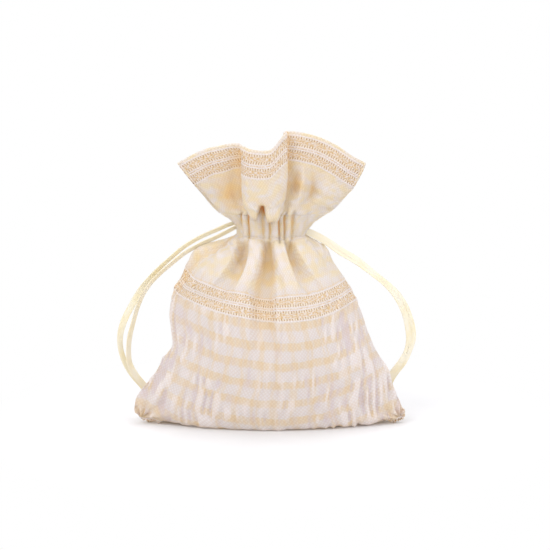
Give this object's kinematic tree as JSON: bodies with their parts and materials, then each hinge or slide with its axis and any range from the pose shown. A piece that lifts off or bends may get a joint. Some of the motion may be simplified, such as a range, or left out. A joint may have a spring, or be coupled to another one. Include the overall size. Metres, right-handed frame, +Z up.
{
  "type": "drawstring gift pouch",
  "caption": "Cloth gift pouch cinched at a gathered channel, with a flared frill above and two flat ribbons that pull out at the sides and end in knots.",
  "frame": {"origin": "on the surface the pouch stands on, under the middle of its bottom seam", "axes": "+X to the right seen from the front, +Y towards the back, +Z up through the neck"},
  "size_m": [0.1317, 0.054, 0.1319],
  "materials": {
    "gingham": "light cotton, cream and white check with metallic yarn bands",
    "hem": "the same cloth turned in",
    "overlock": "overlocked cloth edge",
    "thread": "polyester sewing thread",
    "satin": "double faced satin ribbon"
  },
  "bodies": {
    "pouch": {"front_panel": "gingham", "back_panel": "gingham", "front_casing": "gingham", "back_casing": "gingham", "front_channel_lining": "hem", "back_channel_lining": "hem", "left_overlocked_seam": "overlock", "right_overlocked_seam": "overlock", "bottom_overlocked_seam": "overlock", "front_lower_stitching": "thread", "front_upper_stitching": "thread", "back_lower_stitching": "thread", "back_upper_stitching": "thread"},
    "front_leaf": {"front_frill": "gingham", "front_frill_lining": "hem"},
    "back_leaf": {"back_frill": "gingham", "back_frill_lining": "hem"},
    "left_drawstring": {"left_ribbon_channel_run": "satin"},
    "left_loop": {"left_ribbon_front_strand": "satin", "left_ribbon_back_strand": "satin", "left_ribbon_knot": "satin"},
    "right_drawstring": {"right_ribbon_channel_run": "satin"},
    "right_loop": {"right_ribbon_front_strand": "satin", "right_ribbon_back_strand": "satin", "right_ribbon_knot": "satin"}
  },
  "joints": [
    {"name": "front_frill_fold", "type": "hinge", "parent": "pouch", "child": "front_leaf", "pos_m": [0, -0.0101, 0.0952], "axis": [1, 0, 0], "range_deg": [0, 25]},
    {"name": "back_frill_fold", "type": "hinge", "parent": "pouch", "child": "back_leaf", "pos_m": [0, 0.0101, 0.0952], "axis": [-1, 0, 0], "range_deg": [0, 25]},
    {"name": "left_ribbon_pull", "type": "slide", "parent": "pouch", "child": "left_drawstring", "axis": [-1, 0, 0], "range_m": [0, 0.01], "deforming": ["left_ribbon_channel_run"]},
    {"name": "left_ribbon_lift", "type": "hinge", "parent": "left_drawstring", "child": "left_loop", "pos_m": [-0.0176, 0, 0.0912], "axis": [0, 1, 0], "range_deg": [0, 35]},
    {"name": "right_ribbon_pull", "type": "slide", "parent": "pouch", "child": "right_drawstring", "axis": [1, 0, 0], "range_m": [0, 0.01], "deforming": ["right_ribbon_channel_run"]},
    {"name": "right_ribbon_lift", "type": "hinge", "parent": "right_drawstring", "child": "right_loop", "pos_m": [0.0176, 0, 0.0873], "axis": [0, -1, 0], "range_deg": [0, 35]}
  ]
}
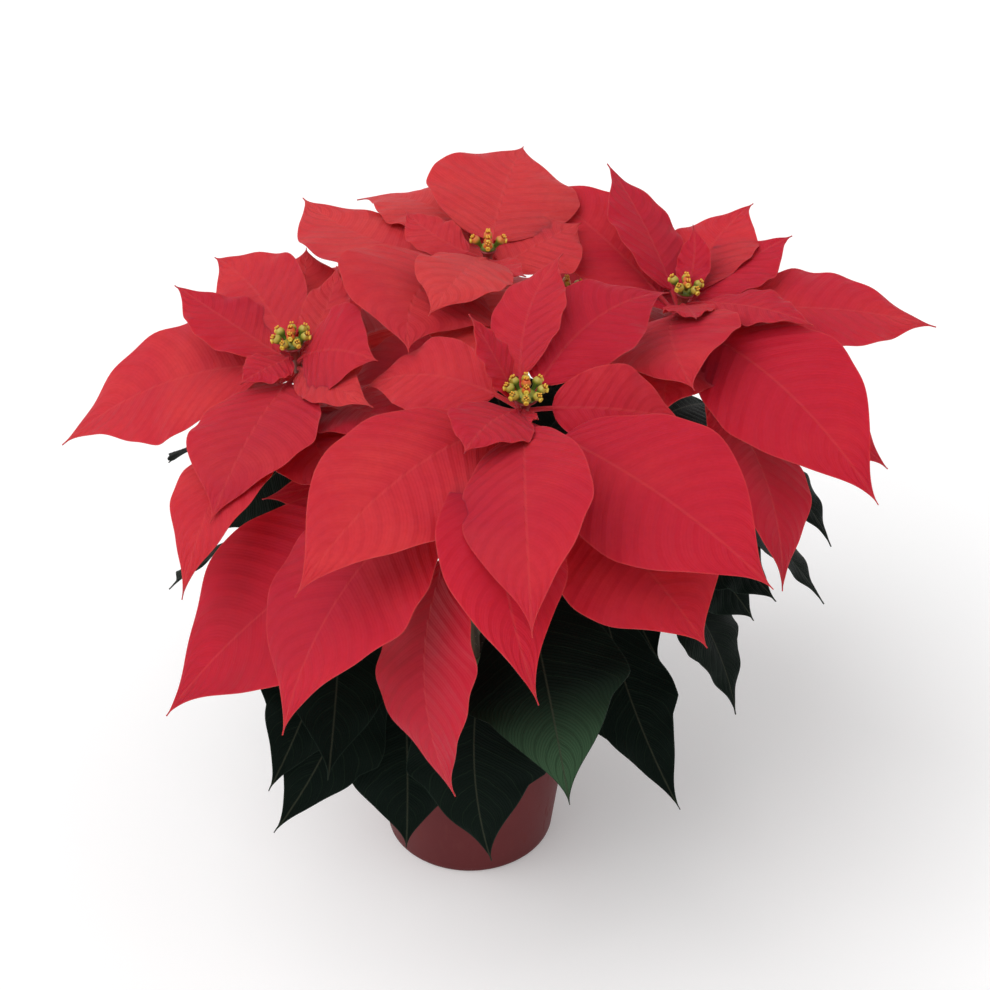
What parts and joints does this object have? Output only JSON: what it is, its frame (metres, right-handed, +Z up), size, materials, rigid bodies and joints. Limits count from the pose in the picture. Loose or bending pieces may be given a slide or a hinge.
○ ○ ○
**Given exercise**
Copy every single line of the material above that holds "joints".

**Solved problem**
  "joints": [
What parts and joints does this object have? Output only JSON: what it is, its frame (metres, right-handed, +Z up), size, materials, rigid bodies and joints. Limits count from the pose in the picture. Loose or bending pieces may be given a slide or a hinge.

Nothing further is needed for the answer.